We’d gone there the night previously actually and had an interesting night with two Australians who weren’t particularly weird, unusually. That was the night when I lost my phone but last night we went out with Fanny and Willy to the same place again.
We’d stopped off on the way back from the cave earlier for an aperitif
‘you do not do zis in England?’ they asked.
They’re soo French.
Yes, we’d stopped off at a cafe on the way back for an aperitif. I had a Beerlao, not being French, and being very very hot and sweaty, and there were hundreds of insects flying about the lights. And their wings kept falling off and they turned into little anty things and mated on the table. I had to put my cigarette pack on my glass. You don’t want that sort of thing going on in your beer, do you?
We had an really good Indian and went back to the bungalow thing on stilts by the river with gaps between the planks.
I was sat outside on the balcony for a while smoking and watching the lightning, like I said earlier, and the power went out.
Well the lights I saw across the river must have been a generator because there was still no power this morning and hence no atm. And we really wanted to leave for Luang Prabang.
There was an atm on the other bank and by the time we’d paid our hotel bill we didn’t have enough money for the bus but we thought we’d try the one of the way to the bus station. That one was out too and the bank was shut for labour day.
We had about 50 thousand kips and no idea how much the fare is so we carried on anyway. The fare to Luang Prabang is forty thousand each, about five dollars and we borrowed the rest from a Kiwi, which is the only bird that has its nostrils on the end of its beak, my brother tells me. Nice one Kiwi. It was going the same way as us and we said we’d give him the money back first atm we got to.
We hung around and around and around and finally the bus left. Only it’s not a bus, it’s a songthaw, like they have in Thailand, a Hyundai pickup about the size of a Hilux with benches for about twelve people on the back. At least there would be a breeze.
Will and Fanny turned up heading for somewhere else and we all hugged and promised to stay in touch. It was about a four hour journey and not as bad as the boat I think.
I was sat opposite a Lao man of about sixty. Lao people like to laugh, I may have said that, and he had all of the other Lao people on the bus laughing. He spoke no English but he’d look at us and grin and say something that we didn’t understand, but everyone else laughed.

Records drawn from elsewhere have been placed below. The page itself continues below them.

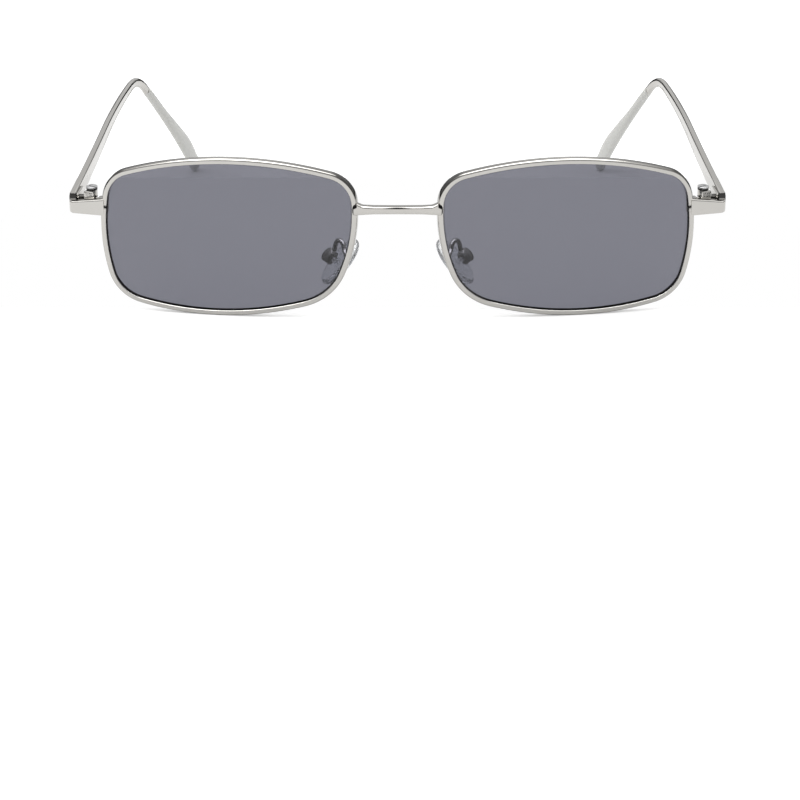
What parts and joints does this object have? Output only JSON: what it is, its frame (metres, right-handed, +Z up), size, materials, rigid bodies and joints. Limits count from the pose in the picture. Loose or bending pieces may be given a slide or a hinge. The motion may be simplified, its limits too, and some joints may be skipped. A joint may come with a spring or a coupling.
{
  "type": "rectangular metal sunglasses",
  "caption": "Narrow rectangular wire sunglasses with tinted lenses, folding temples with drop tips and rocking nose pads on arms.",
  "frame": {"origin": "middle of the footprint on the table, below the middle between the front and the two tips", "axes": "+X to the viewer's right across the front, +Y back along the open temples to the tips, +Z up"},
  "size_m": [0.1448, 0.1384, 0.0364],
  "materials": {
    "silver_metal": "polished silver plating on thin wire and strip, with soft reflections",
    "screw_steel": "small bright screws with turned heads",
    "tinted_lens": "even grey tint, clear enough to see through, polished on both faces",
    "milky_plastic": "smooth milky grey plastic, slightly see-through",
    "clear_silicone": "soft clear silicone with a smooth face"
  },
  "bodies": {
    "front": {"bridge": "silver_metal", "rim_left": "silver_metal", "rim_right": "silver_metal", "lens_left": "tinted_lens", "lens_right": "tinted_lens", "end_piece_left": "silver_metal", "end_piece_right": "silver_metal", "rim_lock_upper_left": "silver_metal", "rim_lock_upper_right": "silver_metal", "rim_lock_lower_left": "silver_metal", "rim_lock_lower_right": "silver_metal", "rim_screw_left": "screw_steel", "rim_screw_right": "screw_steel", "front_hinge_left": "silver_metal", "front_hinge_right": "silver_metal", "hinge_screw_left": "screw_steel", "hinge_screw_right": "screw_steel", "pad_arm_left": "silver_metal", "pad_arm_right": "silver_metal", "pad_box_left": "silver_metal", "pad_box_right": "silver_metal", "pad_screw_left": "screw_steel", "pad_screw_right": "screw_steel"},
    "temple_left": {"temple_left": "silver_metal", "temple_hinge_left": "silver_metal", "temple_tip_left": "milky_plastic"},
    "pad_left": {"nose_pad_left": "clear_silicone"},
    "temple_right": {"temple_right": "silver_metal", "temple_hinge_right": "silver_metal", "temple_tip_right": "milky_plastic"},
    "pad_right": {"nose_pad_right": "clear_silicone"}
  },
  "joints": [
    {"name": "fold_left", "type": "hinge", "parent": "front", "child": "temple_left", "pos_m": [-0.06744, -0.05582, 0.0241], "axis": [0, 0.0878, -0.9961], "range_deg": [0, 86]},
    {"name": "fold_right", "type": "hinge", "parent": "front", "child": "temple_right", "pos_m": [0.06744, -0.05582, 0.0241], "axis": [0, -0.0878, 0.9961], "range_deg": [0, 81]},
    {"name": "rock_left", "type": "hinge", "parent": "front", "child": "pad_left", "pos_m": [-0.01482, -0.05923, 0.01215], "axis": [-0.3746, 0.9236, 0.0814], "range_deg": [-12, 12]},
    {"name": "rock_right", "type": "hinge", "parent": "front", "child": "pad_right", "pos_m": [0.01482, -0.05923, 0.01215], "axis": [-0.3746, -0.9236, -0.0814], "range_deg": [-12, 12]}
  ]
}
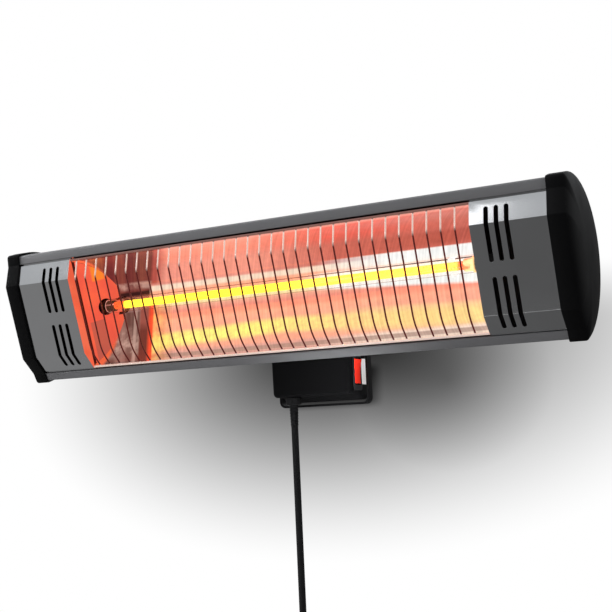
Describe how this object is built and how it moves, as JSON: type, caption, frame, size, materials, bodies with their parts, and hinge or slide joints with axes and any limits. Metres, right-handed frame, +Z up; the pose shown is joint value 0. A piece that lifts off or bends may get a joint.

He was including us I think. He may have been saying we”re ugly and smelly for all we know, but they really don’t seem to be at all unkind.
There were three young girls on the bus, and they were preening themselves.
The slightly chubby one had some make up and a little mirror and they all put lipstick on and then covered their faces with dust masks so only their eyes were showing. Weird.
The mischievous older man would pull on the chubby girls sleeve when she wasn’t looking, and then turn away like it wasn’t him that had done it and then grin at us and later, when one of the girls fell asleep somehow, he took some ice from a flask of fish someone had bought along for the trip and he was going to put it down her top. We were laughing and encouraging him to be naughty but in the end he put it in her hand, and then quickly turned away. Weren’t me!
People are the same same everywhere and we know people just like that back home.
A woman and two young children got on the bus.
The women wear their babies around their necks in a sling and this one can’t have been more than six months old if that.
I don’t know that much about babies, never having watched one grow up but Nel reckoned that it’s development was far more advanced than a western child, the way she was mimicking her when she waved to the little thing, and it was definitely a she, don’t know how you can tell because they only really look like babies but she was definitely a little girl.
The bus rattled and bumped into Luang Prabang station and we looked for an atm.
The tuk tuk drivers were asking us where we wanted to go, but in a nice way and they told us that the nearest atm is about six km in town, so not knowing any better we had no choice but to go with him. Us and another three blokes who were looking for a place to stay, and stop off on the way so we could pay the fare.
We walked around a few guesthouses and looked at a few rooms and we’ve got a really lovely place, all dark wood and a bathroom that flushes, that you don’t have to soup water in with a plastic saucepan like in Cambodia and the last two places in Lao and it doesn’t smell like Satan’s arse in there. It’s one hundred thousand a night. He did say one hundred and twenty, and we said too much, and then he said one hundred if we promise not to use the aircon, and laughed. We agreed.
Lao people are even more laid back than our hippie mates back home on the canal. I wish I could find out more about Lao but it’s really difficult to get internet here.